▶ _Your objective_
What is needed is an exact copy of the lines from the line containing "const shoe = new THREE.Group();" to the line containing "bpy.data.objects.remove(obj)", both lines included, and nothing else.

▶ _Data segment_
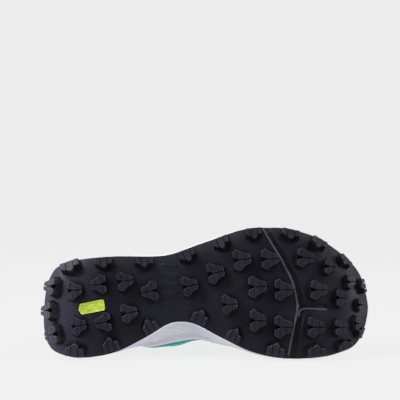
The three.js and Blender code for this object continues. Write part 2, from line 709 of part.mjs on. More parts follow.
// The closed form over the foot at the throat: the skin and the bridge from edge to edge
const bridgeCrown = 3;
const fieldFrom = (distance, crownRise) => {
  const triangles = [];
  const point = (k, j) => offset(k, j, distance(k, j));
  const start = stayStart - 3;
  for (let k = start; k < spokes - start; k += 1) {
    for (let j = 2; j < rings; j += 1) {
      triangles.push([point(k, j), point(k + 1, j), point(k + 1, j + 1)]);
      triangles.push([point(k, j), point(k + 1, j + 1), point(k, j + 1)]);
    }
  }
  const crown = (k) => point(k, rings).lerp(point(spokes - k, rings), 0.5).add(V(0, 0, crownRise));
  for (let k = start; k < half; k += 1) {
    for (const at of [(i) => point(i, rings), (i) => point(spokes - i, rings)]) {
      triangles.push([at(k), at(k + 1), crown(k + 1)]);
      triangles.push([at(k), crown(k + 1), crown(k)]);
    }
  }
  return triangles;
};
const heightIn = (triangles, x, y) => {
  let best = -Infinity;
  for (const [a, b, c] of triangles) {
    const d = (b.y - c.y) * (a.x - c.x) + (c.x - b.x) * (a.y - c.y);
    if (Math.abs(d) < 1e-9) continue;
    const u = ((b.y - c.y) * (x - c.x) + (c.x - b.x) * (y - c.y)) / d;
    const v = ((c.y - a.y) * (x - c.x) + (a.x - c.x) * (y - c.y)) / d;
    if (u < -1e-6 || v < -1e-6 || u + v > 1 + 1e-6) continue;
    best = Math.max(best, u * a.z + v * b.z + (1 - u - v) * c.z);
  }
  return best;
};
const clearOf = (triangles, x, y, distance) => {
  const e = 1;
  const z = heightIn(triangles, x, y);
  const slopeX = (heightIn(triangles, x + e, y) - heightIn(triangles, x - e, y)) / (2 * e);
  const slopeY = (heightIn(triangles, x, y + e) - heightIn(triangles, x, y - e)) / (2 * e);
  return z + distance * Math.sqrt(1 + slopeX * slopeX + slopeY * slopeY);
};
const innerField = fieldFrom((k, j) => -wallAt(k, j), 0);
const outerField = fieldFrom(() => overlayGap + overlayThick, bridgeCrown);

// Tongue: under the throat's edges, from under the vamp to above the collar
const throatFront = last.edge(1) * soleLength;
const throatShare = 0.43;
const throatBack = last.edge(throatShare) * soleLength;
const tongueRows = [
  { t: 0.00, width: 0.16 }, { t: 0.10, width: 0.25 }, { t: 0.25, width: 0.35 }, { t: 0.45, width: 0.41 },
  { t: 0.70, width: 0.44 }, { t: 0.88, width: 0.44 }, { t: 1.00, width: 0.41 },
];
const tongueTop = [
  { back: 0.045, up: 0.10, width: 0.35 }, { back: 0.085, up: 0.24, width: 0.345 },
  { back: 0.112, up: 0.36, width: 0.33 }, { back: 0.120, up: 0.41, width: 0.27 },
];
const tongueTuck = 9;
const tongueColumns = [-0.5, -0.42, -0.28, -0.14, 0, 0.14, 0.28, 0.42, 0.5];
const tongueMiddle = (tongueColumns.length - 1) / 2;
const tongueEdge = { from: 0.45, thick: 0.55 };
const tongueCurl = 0.55 * ballWidth;
const tongueSlope = { under: 0.45, above: 0.55 };
const tongueSag = { back: 0.35, down: 0.75 };
const makeTongue = () => {
  const high = [];
  const low = [];
  const front = throatFront + tongueTuck;
  const thin = (c) => tongueThick * (Math.abs(c) > tongueEdge.from ? tongueEdge.thick : 1);
  const inner = (over, width, slope) => over.map((p, i) => {
    const lean = (tongueColumns[i] * width * ballWidth) / tongueCurl;
    return p.clone().add(V(-slope, -lean, -1).normalize().multiplyScalar(thin(tongueColumns[i])));
  });
  for (const row of tongueRows) {
    const x = mix(front, throatBack, row.t);
    const over = tongueColumns.map((c) => {
      const y = centreLine(x) + c * row.width * ballWidth;
      return V(x, y, clearOf(innerField, x, y, -softGap));
    });
    high.push(over);
    low.push(inner(over, row.width, tongueSlope.under));
  }
  const end = high[high.length - 1];
  for (const row of tongueTop) {
    const x = throatBack - row.back * soleLength;
    const middle = end[tongueMiddle];
    const over = tongueColumns.map((c, i) => {
      const sag = middle.z - end[i].z;
      const y = centreLine(x) + c * row.width * ballWidth;
      return V(x - sag * tongueSag.back, y, middle.z + row.up * collarHeight - sag * tongueSag.down);
    });
    high.push(over);
    low.push(inner(over, row.width, tongueSlope.above));
  }
  return sheetBody(high, low);
};

// Insole: a slab on the upper's margin, clear of its walls
const makeInsole = () => {
  const sections = [];
  for (let k = 0; k < spokes; k += 2) {
    const edge = inwards(cell(k, 0).point, meshWall + insoleEase);
    const brow = inwards(edge, insoleBevel);
    const inset = inwards(edge, marginWidth);
    const at = (p, lift) => V(p.x, p.y, bedAt(p.x) + gap + meshWall + gap + lift);
    sections.push([at(inset, 0), at(edge, 0), at(brow, insoleThick), at(inset, insoleThick)]);
  }
  return slabBody(sections);
};

// Eyelets: rows down the throat, on the middle of the eyestay
const eyeletK = (i) => mix(stayStart + 1.4, half * 0.72, i / (eyeletRows - 1));
const eyeletAt = (k) => {
  const v = 1 - 0.45 * mix(stayBack, stayFront, smooth(0.4, 0.8, share(k)));
  return { point: skin(k, v), normal: skinNormal(k, v) };
};
const eyeletCutter = (k) => {
  const { point, normal } = eyeletAt(k);
  const bore = new THREE.CylinderGeometry(eyeletBore / 2, eyeletBore / 2, 14, 6);
  bore.applyQuaternion(new THREE.Quaternion().setFromUnitVectors(V(0, 1, 0), normal));
  bore.translate(point.x, point.y, point.z);
  return toSolid(bore);
};
const eyeletCutters = () => {
  const list = [];
  for (let i = 0; i < eyeletRows; i += 1) {
    const k = eyeletK(i);
    list.push(eyeletCutter(k), eyeletCutter(spokes - k));
  }
  return list;
};

// Lace: a crossing between each pair of eyelet rows and a bar at the lowest one
const laceSteps = 3;
const laceOver = 0.6;
const strand = (a, b, lift) => {
  const low = [];
  const high = [];
  const side = V(b.y - a.y, a.x - b.x, 0).normalize();
  for (let i = 0; i <= laceSteps; i += 1) {
    const t = i / laceSteps;
    const p = a.clone().lerp(b, t);
    const edges = [-0.5, 0.5].map((e) => p.clone().addScaledVector(side, e * laceWide));
    const z = Math.max(...edges.map((q) => clearOf(outerField, q.x, q.y, laceGap)),
      clearOf(outerField, p.x, p.y, laceGap)) + lift * Math.sin(Math.PI * t);
    low.push(edges.map((q) => V(q.x, q.y, z)));
    high.push(edges.map((q) => V(q.x, q.y, z + laceThick)));
  }
  return sheetBody(high, low);
};
const makeLace = () => {
  const point = (i, medial) => eyeletAt(medial ? eyeletK(i) : spokes - eyeletK(i)).point;
  let solid = strand(point(eyeletRows - 1, true), point(eyeletRows - 1, false), 0);
  for (let i = eyeletRows - 1; i > 0; i -= 1) {
    solid = solid.add(strand(point(i, true), point(i - 1, false), laceRise));
    solid = solid.add(strand(point(i, false), point(i - 1, true), laceRise + laceThick * laceOver));
  }
  return solid;
};

// Pull loop: a strap that starts on the heel's outside, rises past its top edge, bends over and comes down on
// the padding. A row is how far it lies behind the top edge and how high over it, as shares of its rise.
const loopRise = 14;
const loopRows = [
  { behind: 0.29, up: -0.08 }, { behind: 0.37, up: 0.40 }, { behind: 0.27, up: 0.80 },
  { behind: -0.08, up: 1.00 }, { behind: -0.32, up: 0.72 },
];
const loopSteps = 12;
const makeLoop = () => {
  const top = cell(0, rings).point;
  const seat = offset(0, rings - 1, gap + softGap);
  const crest = V(top.x + collarPad / 2, top.y, top.z + collarPad * crestShare + 4 * gap);
  const path = [
    seat, ...loopRows.map((row) => V(top.x - row.behind * loopRise, top.y, top.z + row.up * loopRise)), crest,
  ];
  const curve = new THREE.CatmullRomCurve3(path, false, 'centripetal');
  const low = [];
  const high = [];
  for (let i = 0; i <= loopSteps; i += 1) {
    const p = curve.getPoint(i / loopSteps);
    const t = curve.getTangent(i / loopSteps);
    const out = V(-t.z, 0, t.x);
    const edges = [-0.5, 0.5].map((e) => p.clone().add(V(0, e * loopWide, 0)));
    low.push(edges);
    high.push(edges.map((q) => q.clone().addScaledVector(out, loopThick)));
  }
  return sheetBody(high, low);
};

// Colours and finishes
const finish = (color, roughness) => new THREE.MeshStandardMaterial({ color, roughness, metalness: 0 });
const darkRubber = finish(0x211f29, 0.62);
const lime = finish(0xb9c44c, 0.5);
const whiteFoam = finish(0xdcdbe6, 0.7);
const tealMesh = finish(0x3fb5b0, 0.85);
const tealFilm = finish(0x2a8f95, 0.6);
const greyPad = finish(0x3b4a55, 0.9);
const cord = finish(0xe8eef0, 0.8);

const pieces = [];
const eyelets = eyeletCutters();
const bore = (solid) => eyelets.reduce((rest, hole) => rest.subtract(hole), solid);
pieces.push({ name: 'outsole', solid: makeOutsole(), material: darkRubber, density: 1.1 });
const insert = badgeBlock(0, -badge.proud, badge.deep - gap);
pieces.push({ name: 'sole_badge', solid: insert, material: lime, density: 1.1 });
pieces.push({ name: 'midsole', solid: makeMidsole(), material: whiteFoam, density: 0.22 });
pieces.push({ name: 'upper', solid: makeUpper(), material: tealMesh, density: 0.35 });
pieces.push({ name: 'toe_cap', solid: makeToeCap(), material: tealFilm, density: 1 });
pieces.push({ name: 'heel_counter', solid: makeCounter(), material: tealFilm, density: 1 });
pieces.push({ name: 'eyestay', solid: bore(makeEyestay()), material: tealFilm, density: 1 });
pieces.push({ name: 'tongue', solid: makeTongue(), material: greyPad, density: 0.2 });
pieces.push({ name: 'insole', solid: makeInsole(), material: greyPad, density: 0.2 });
pieces.push({ name: 'heel_loop', solid: makeLoop(), material: tealFilm, density: 0.6 });
pieces.push({ name: 'lace', solid: makeLace(), material: cord, density: 0.6 });

// Laying the shoe down: the side of the hull under the centre of mass, towards the medial side
const layDown = () => {
  const points = [];
  const centre = V(0, 0, 0);
  let mass = 0;
  for (const piece of pieces) {
    const geometry = toGeometry(piece.solid).toNonIndexed();
    const p = geometry.attributes.position;
    for (let i = 0; i < p.count; i += 3) {
      const [a, b, c] = [0, 1, 2].map((j) => V(0, 0, 0).fromBufferAttribute(p, i + j));
      const volume = (a.dot(b.clone().cross(c)) / 6) * piece.density;
      centre.addScaledVector(a.clone().add(b).add(c), volume / 4);
      mass += volume;
      points.push(a, b, c);
    }
  }
  centre.divideScalar(mass);
  const hull = new ConvexHull().setFromPoints(points);
  let seat = null;
  for (const face of hull.faces) {
    const n = face.normal;
    if (n.y < 0.7) continue;
    const foot = centre.clone().addScaledVector(n, face.constant - n.dot(centre));
    let edge = face.edge;
    let inside = true;
    do {
      const a = edge.tail().point;
      const b = edge.head().point;
      if (b.clone().sub(a).cross(foot.clone().sub(a)).dot(n) < 0) inside = false;
      edge = edge.next;
    } while (edge !== face.edge);
    if (inside) seat = face;
  }
  const up = seat.normal.clone().negate();
  const along = V(1, 0, 0).addScaledVector(up, -up.x).normalize();
  const back = up.clone().cross(along);
  return new THREE.Matrix4().makeBasis(along, back, up).transpose();
};
const lying = layDown();
for (const piece of pieces) piece.geometry = toGeometry(piece.solid).applyMatrix4(lying);
const extent = new THREE.Box3();
for (const piece of pieces) {
  piece.geometry.computeBoundingBox();
  extent.union(piece.geometry.boundingBox);
}
const middle = extent.getCenter(V(0, 0, 0));
const settle = V(-middle.x, -middle.y, -extent.min.z - press);
const slab = new THREE.BoxGeometry(2 * soleLength, 2 * soleLength, soleLength);
slab.translate(0, 0, -soleLength / 2);
const floor = toSolid(slab);

const shoe = new THREE.Group();
for (const piece of pieces) {
  piece.geometry.translate(settle.x, settle.y, settle.z);
  piece.geometry.computeBoundingBox();
  const low = piece.geometry.boundingBox.min.z < 0;
  const geometry = low ? toGeometry(toSolid(piece.geometry).subtract(floor)) : piece.geometry;
  geometry.computeVertexNormals();
  const mesh = new THREE.Mesh(geometry, piece.material);
  mesh.name = piece.name;
  shoe.add(mesh);
}

export default shoe;
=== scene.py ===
"""Trail running shoe for the right foot, lying on its medial side with its lugged sole towards the camera.

Lengths are millimetres in the shoe's own frame: x from heel to toe, y towards the medial side and z up
from the ground under the lugs. A place round the shoe is a turn, from 0 at the heel along the medial side
to 0.5 at the toe and back along the lateral side. Finished meshes are in metres, in the frame where the
shoe lies.
"""
import json
import math

import bmesh
import bpy
import numpy as np
from mathutils import Matrix, Vector
from mathutils.bvhtree import BVHTree


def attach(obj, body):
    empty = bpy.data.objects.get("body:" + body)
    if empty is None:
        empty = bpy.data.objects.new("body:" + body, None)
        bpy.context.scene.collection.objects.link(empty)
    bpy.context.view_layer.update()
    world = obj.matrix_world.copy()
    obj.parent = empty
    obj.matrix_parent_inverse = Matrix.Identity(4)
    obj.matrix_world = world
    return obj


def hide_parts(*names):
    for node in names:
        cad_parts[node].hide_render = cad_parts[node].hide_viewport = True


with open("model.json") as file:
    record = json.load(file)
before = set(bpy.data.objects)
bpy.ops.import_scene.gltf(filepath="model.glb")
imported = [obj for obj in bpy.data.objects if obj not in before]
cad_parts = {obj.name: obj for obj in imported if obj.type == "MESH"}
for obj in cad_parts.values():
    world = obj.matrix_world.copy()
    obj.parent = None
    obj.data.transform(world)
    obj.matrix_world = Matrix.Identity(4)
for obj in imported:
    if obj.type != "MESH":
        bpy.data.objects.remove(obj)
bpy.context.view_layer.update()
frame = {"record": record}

# Sizes of the whole shoe
SOLE_LENGTH = 280.0
BALL_WIDTH = 113.0
COLLAR_HEIGHT = 64.0
INSTEP_HEIGHT = 64.0
TOE_SPRING = 16.0
PLAN_SIZE = np.array([SOLE_LENGTH, BALL_WIDTH])

# Sole
LUG_HEIGHT = 8.0
LUG_LONG = 14.5
LUG_WIDE = 18.5
LUG_DRAFT = 1.1
LUG_SUNK = 1.2
TOE_LUG_SHARE = 0.75
WEDGE_LONG = 14.0
WEDGE_DEEP = 10.0
WEDGE_SETBACK = 1.2
RUBBER = 2.6
HEEL_FOAM = 20.0
FOREFOOT_FOAM = 10.0
ARCH_LIFT = 2.5
EDGE_BAND = 22.0
LATERAL_ROLL = 4.4
MEDIAL_ROLL = 2.6
HEEL_BEVEL = 9.0
TOE_BEVEL = 2.0
FOOT_LIP = 8.0
LIP_WALL = 3.2
FOOT_INSET = 0.8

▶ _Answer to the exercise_
const shoe = new THREE.Group();
for (const piece of pieces) {
  piece.geometry.translate(settle.x, settle.y, settle.z);
  piece.geometry.computeBoundingBox();
  const low = piece.geometry.boundingBox.min.z < 0;
  const geometry = low ? toGeometry(toSolid(piece.geometry).subtract(floor)) : piece.geometry;
  geometry.computeVertexNormals();
  const mesh = new THREE.Mesh(geometry, piece.material);
  mesh.name = piece.name;
  shoe.add(mesh);
}

export default shoe;
=== scene.py ===
"""Trail running shoe for the right foot, lying on its medial side with its lugged sole towards the camera.

Lengths are millimetres in the shoe's own frame: x from heel to toe, y towards the medial side and z up
from the ground under the lugs. A place round the shoe is a turn, from 0 at the heel along the medial side
to 0.5 at the toe and back along the lateral side. Finished meshes are in metres, in the frame where the
shoe lies.
"""
import json
import math

import bmesh
import bpy
import numpy as np
from mathutils import Matrix, Vector
from mathutils.bvhtree import BVHTree


def attach(obj, body):
    empty = bpy.data.objects.get("body:" + body)
    if empty is None:
        empty = bpy.data.objects.new("body:" + body, None)
        bpy.context.scene.collection.objects.link(empty)
    bpy.context.view_layer.update()
    world = obj.matrix_world.copy()
    obj.parent = empty
    obj.matrix_parent_inverse = Matrix.Identity(4)
    obj.matrix_world = world
    return obj


def hide_parts(*names):
    for node in names:
        cad_parts[node].hide_render = cad_parts[node].hide_viewport = True


with open("model.json") as file:
    record = json.load(file)
before = set(bpy.data.objects)
bpy.ops.import_scene.gltf(filepath="model.glb")
imported = [obj for obj in bpy.data.objects if obj not in before]
cad_parts = {obj.name: obj for obj in imported if obj.type == "MESH"}
for obj in cad_parts.values():
    world = obj.matrix_world.copy()
    obj.parent = None
    obj.data.transform(world)
    obj.matrix_world = Matrix.Identity(4)
for obj in imported:
    if obj.type != "MESH":
        bpy.data.objects.remove(obj)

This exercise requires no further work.